Where does the misconception come from? Do you know where I could read about it?

edit: it seems you are right, a dev said Windows 10 was the "last version of Windows" which was true but was interpreted as being an absolute statement when he really probably meant "at this time".

Thanks for correcting me!

[1] https://en.wikipedia.org/wiki/Microsoft_Windows_version_hist...

Answering after your edit:

Yes, Jerry Nixon claimed something like that (he's not just a dev though). But Microsoft never confirmed that, so it's just a statement by one person.

The Wikipedia quote is problematic, because it doesn't reference any sources for their claim. Whoever the author of that paragraph, it's journalistically bad practice not providing any sources to that claim.

Yeah, we can find quotes from various articles on the web and I did between writing my comment and my edit (I was on the phone, I didn't bother citing them here).

Wikipedia articles should source everything indeed, it's not that it's bad practice, it's against the idea of Wikipedia not to.

Telling them HTML5 does exist does even more harm cause it doesn't exist. Telling them it does exist is entirely wrong and is even a false statement, is misleading and causes confusion.
Ok, I'll bite.

Assuming you are right and HTML5 doesn't exist. What would be the actual bad outcomes of the following?

- believing HTML5 exists

- silently choosing to understand what someone mentioning HTML5 obviously meant

I am right and I gave you the proof. Understanding what one means when mentioning HTML5 has nothing to do with technically understanding that there is no HTML5 standard.
Let's just say that I don't think the truths you are pushing are as absolute as you seem to think, and I think they are a reflect of how you view the world more than anything.

And that by correcting people that mention HTML5, you will probably just annoy people without achieving anything worth it. That would be true even if you are absolutely correct.

It's peak "well, actually", with the twist it might not even actually be.

That's not the truth, just my opinion, and I appreciate that you might not agree.

Note that OP didn't mention "The HTML5 Standard", they mentioned "HTML5".

I would rather be correct and annoy people than be wrong. It's fascinating to me today to see so many people allow "good enough" over correctness. It's a disaster waiting to happen.

For example, people get annoyed when I tell them not to put closing slashes on void HTML elements. They reply that it doesn't matter because it's in the standard that it's allowed so it's perfect HTML. What they don't bother to understand, despite my pointing to online documentation, is that placing closing slashes on some elements can cause harm and that no HTML standard tells you to put one there or has ever required it. Yet they argue with me anyway. Much like you argue with me about this.
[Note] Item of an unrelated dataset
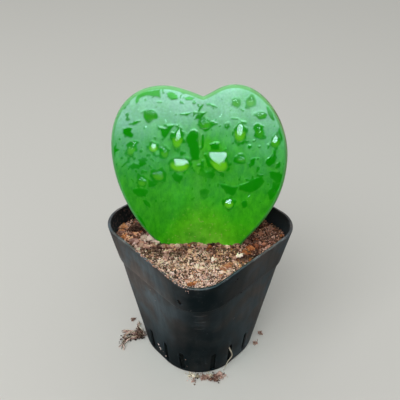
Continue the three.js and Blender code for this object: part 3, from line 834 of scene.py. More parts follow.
def film_at(u, v):
    """How wet the skin is at a place, from 0 to 1."""
    place = Vector((u, v, 3)) / FILM_GRAIN
    ragged = FILM_RAGGED * (noise.noise(place) + 0.4 * noise.noise(place * 2.3))
    wet = 0
    for x, y, wide, tall, turn in film_list:
        if abs(u - x) > FILM_REACH or abs(v - y) > FILM_REACH + 1:
            continue
        turned = math.radians(turn)
        across = (u - x) * math.cos(turned) + (v - y) * math.sin(turned)
        along = (v - y) * math.cos(turned) - (u - x) * math.sin(turned)
        far = math.hypot(2 * across / wide, 2 * along / tall) + ragged
        wet = max(wet, 1 - smooth(*FILM_FADE, far))
    for corners in pools:
        if abs(u - corners[0].x) < POOL_REACH and abs(v - corners[0].y) < POOL_REACH + 2:
            wet = max(wet, smooth(*POOL_FADE, depth_in(corners, Vector((u, v))) - 1.2 * ragged))
    spots = noise.noise(Vector((u, v, 40)) / SPOT_SIZE) + 0.35 * noise.noise(Vector((u, v, 50)) / 7)
    spots += 0.1 * smooth(-6, -22, u) * smooth(20, 28, v) * smooth(54, 46, v)
    return max(wet, 0.85 * smooth(*SPOT_FADE, spots) * smooth(*SPOTS_FROM, v))


print("wetness under the first drop:", round(film_at(*DROPS[0]["at"]), 2))

# %% [markdown]
# ### Films that have dried
# Thin water dries first, and its film turns paler. Only whole parts of the leaf differ, so each is a
# share that has dried and a few smooth steps along u or v, from start to end, that bound the part.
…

And that's when I stop.

Your argument is bad, and you should feel, if not bad, then at least very silly. There is an HTML5 standard.

It was developed by browser makers with input from the community, published by WHATWG, and begrudgingly accepted by W3C in 2014. That's a fact. The HTML5 Recommendation exists.
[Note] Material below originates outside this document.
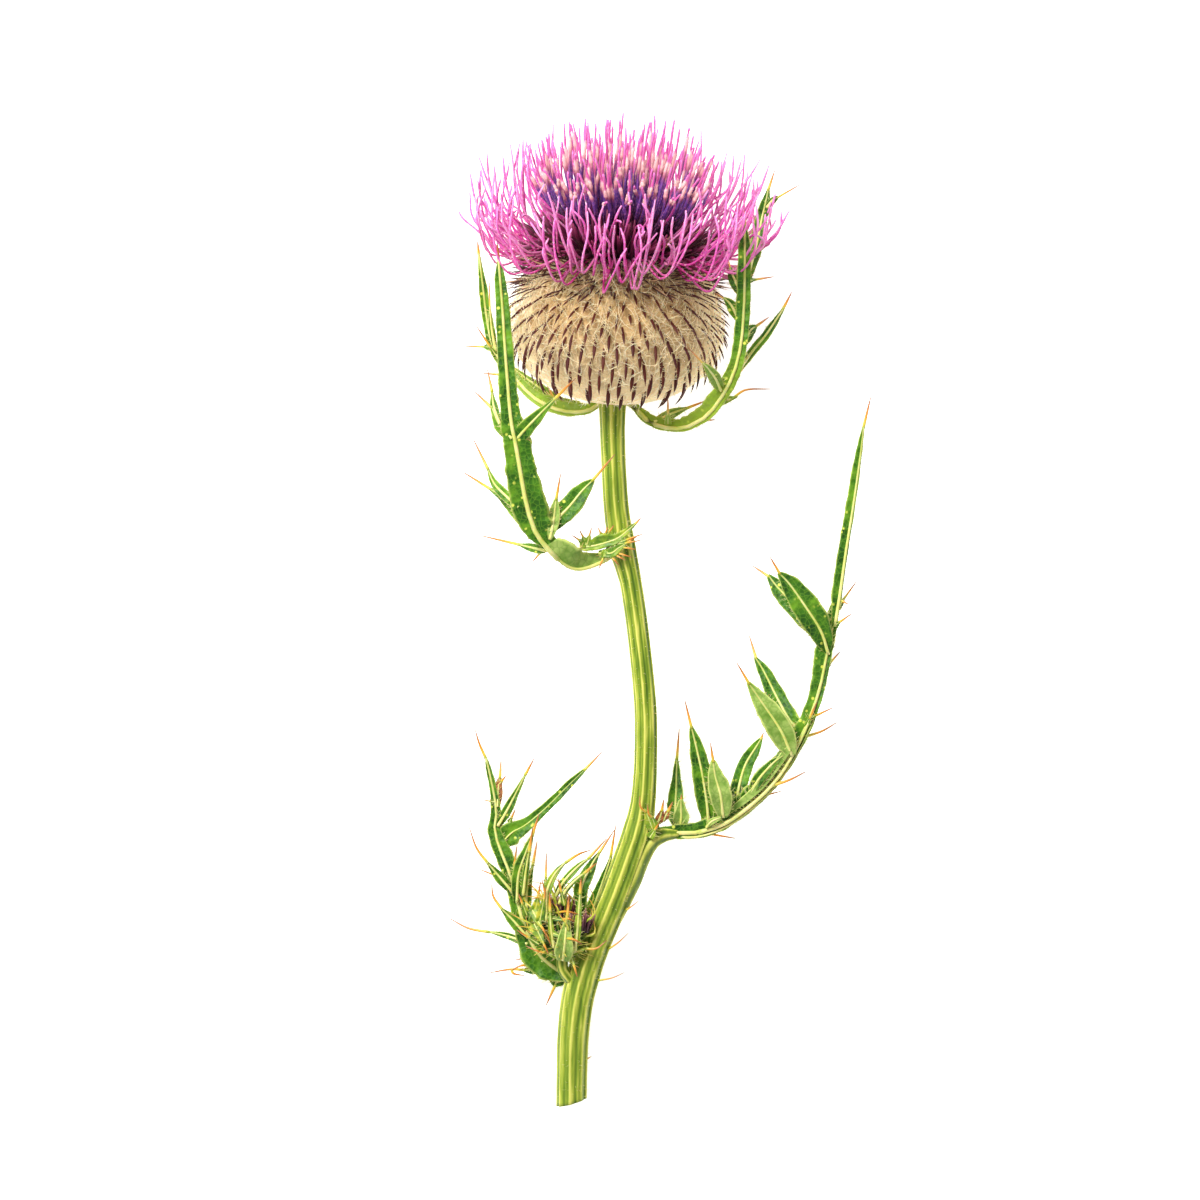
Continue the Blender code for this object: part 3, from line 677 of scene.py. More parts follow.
    def finish(self, slot="leaf", materials=()):
        """Makes the pieces: the blades as one skin with a thickness, then veins, spines and bristles."""
        self.finish_blade(materials or [LEAF_UPPER, LEAF_UNDER])
        self.finish_strands("veins", [smooth_path(path, 19) for path, _ in self.veins],
                            [cone_widths(20, r, r * 0.45) for _, r in self.veins], 7, VEIN)
        self.finish_strands("spines", [path for path, _ in self.spines],
                            [cone_widths(10, r, 0.09, 1.5) for _, r in self.spines], 6, SPINE)
        self.finish_strands("bristles", self.bristles, cone_widths(3, 0.07, 0.025), 3, BRISTLE)

    def finish_blade(self, materials):
        mesh = bpy.data.meshes.new(self.name + "_blade")
        bmesh.ops.reverse_faces(self.bm, faces=self.bm.faces)
        for vert in self.bm.verts:
            vert.co.z = max(vert.co.z, FLOOR_CLEARANCE + LEAF_THICKNESS)
        bmesh.ops.transform(self.bm, matrix=Matrix.Scale(MM, 4), verts=self.bm.verts)
        self.bm.to_mesh(mesh)
        self.bm.free()
        mesh.shade_smooth()
        blade = add_piece(self.name + "_blade", mesh, materials, self.nodes)
        smoother = blade.modifiers.new("smoother", "SUBSURF")
        smoother.levels = smoother.render_levels = 1
        wall = blade.modifiers.new("thickness", "SOLIDIFY")
        wall.thickness = LEAF_THICKNESS * MM
        wall.offset = 0
        wall.material_offset = 1

    def finish_strands(self, kind, paths, widths, sides, material):
        if len(paths):
            mesh = strand_mesh(f"{self.name}_{kind}", paths, widths, sides)
            add_piece(f"{self.name}_{kind}", mesh, [material])


def right_leaf_midrib(leaf):
    """The long narrow blade, its keel and ribs, and the pale strips between its lobes."""
    leaf.blade([(-2.4, -55.0, 13), (2.9, -55.3, 12.2), (9.5, -55.2, 10.8), (16.2, -52.9, 9.6),
                (22.9, -48.2, 9.5), (28.9, -42.2, 9.6), (33.5, -35.1, 9.8), (37.5, -27.1, 10),
                (40.2, -19.1, 10), (41.9, -11.1, 10), (43.0, -5.8, 10.1), (44.1, -0.4, 10.3),
                (45.0, 4.0, 10.6)], [0.9, 2.0, 2.8, 3.4, 4.0, 4.2, 3.4, 2.4, 2.4, 3.2, 3.2, 2.2, 1.0],
               [1.2, 1.4, 1.5, 1.5, 1.4, 1.4, 1.4, 1.4, 1.3, 1.2, 1.2, 1.0, 0.6], vein=0.62, fold=0.2,
               steps=76)
    leaf.veins.append((smooth_path([(3, -56.3, 12.2), (9.6, -56.3, 11), (16.6, -53.9, 9.9),
                                    (23.5, -49.0, 9.8), (29.8, -42.7, 9.9), (34.6, -35.4, 10.1),
                                    (38.7, -27.1, 10.4)], 30), 0.42))
    leaf.veins.append((smooth_path([(9.6, -55.3, 11.1), (16.3, -53.0, 10.6), (23.0, -48.3, 10.7),
                                    (29.1, -42.3, 10.9), (33.7, -35.2, 11.1), (37.6, -27.1, 10.9),
                                    (40.3, -19.1, 10.6)], 30), 0.6))
    leaf.blade([(15.4, -51.6, 11.0), (20.3, -48.2, 11.2), (25.2, -44.1, 11.3), (29.5, -38.8, 11.6),
                (32.8, -34.2, 12.0)], [0.2, 0.5, 0.6, 0.6, 0.4], [0.4, 1.2, 1.6, 1.7, 1.2], up=FACING_DOWN,
               fold=-0.2, vein=0, steps=22)
    leaf.blade([(11.6, -54.0, 11.6), (13.0, -52.4, 12.2), (15.4, -51.4, 12.2)], [0.3, 0.9, 0.4],
               [0.3, 0.8, 0.4], up=FACING_DOWN, fold=-0.2, vein=0.34, steps=8)
    leaf.blade([(44.0, -3.4, 10.6), (45.3, 4.9, 11), (46.8, 15.6, 11.5), (48.7, 27.6, 12),
                (50.4, 39.6, 12.5), (51.2, 46.8, 13)], [0.8, 2.1, 2.1, 1.9, 1.5, 0.3],
               [0.4, 0.6, 0.6, 0.5, 0.4, 0.2], vein=0.45, fold=0.3, steps=40)
    leaf.spine((51.1, 46.4, 13), (53.0, 54.4, 13.5))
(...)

That those people went on to continue to develop the standards further, as standards bodies are wont to do, and that they call their current work the "Living Standard" doesn't erase that fact, any more than the W3C's publication of the third edition of the PNG standard last summer means that earlier editions "don't exist".
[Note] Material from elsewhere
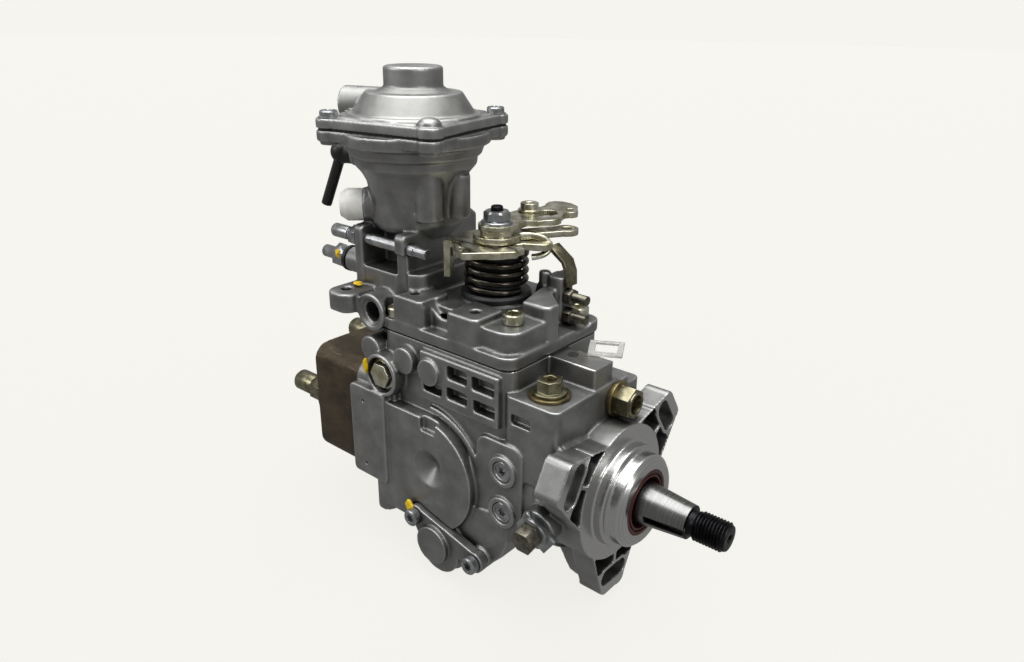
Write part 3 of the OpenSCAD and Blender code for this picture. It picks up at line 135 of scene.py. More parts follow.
def cast_aluminium(name, dark, light, machined=False):
    """Pressure die-cast aluminium, blasted. The grit leaves a 0.5 mm grain and a soft
    satin sheen; sharp edges get a painted highlight, and corners and hollows get painted shade."""
    material, tree, shader, where = start_material(name, Metallic=1.0)
    patches = add(tree, "ShaderNodeTexNoise", {"Vector": where, "Scale": scale_for(11.11),
        "Detail": 5.0, "Roughness": 0.6}).outputs["Fac"]
    grain = add(tree, "ShaderNodeTexNoise", {"Vector": where, "Scale": scale_for(0.4545),
        "Detail": 2.0})
    skin = add(tree, "ShaderNodeTexNoise", {"Vector": where, "Scale": scale_for(3.846),
        "Detail": 3.0})
    colour = two_tone(tree, patches, dark, light)
    # A painted highlight on sharp edges and painted shade in concave corners follow how sharply the
    # surface turns
    turn = add(tree, "ShaderNodeNewGeometry").outputs["Pointiness"]
    painted_edge_highlight = add(tree, "ShaderNodeMapRange", {"Value": turn, "From Min": 0.505, "From Max": 0.56,
        "To Min": 0.0, "To Max": 0.55}).outputs["Result"]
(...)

Please point to any current edition of the HTML standard that is titled HTML5 published by WHATWG or the W3C. You can't. It's impossible. You can only point to past, out-of-date, no longer maintained publications. We're talking current standards. Not old ones.
One of the annoying things about having a living standard is that it is difficult to implement a conforming version as additional updates means that you are no longer conforming.

Versioned standards allow you to know that you are compliant to that version of the specification, and track the changes between versions -- i.e. what additional functionality do I need to implement.

With "living standards" you need to track the date/commit you last checked and do a manual diff to work out what has changed.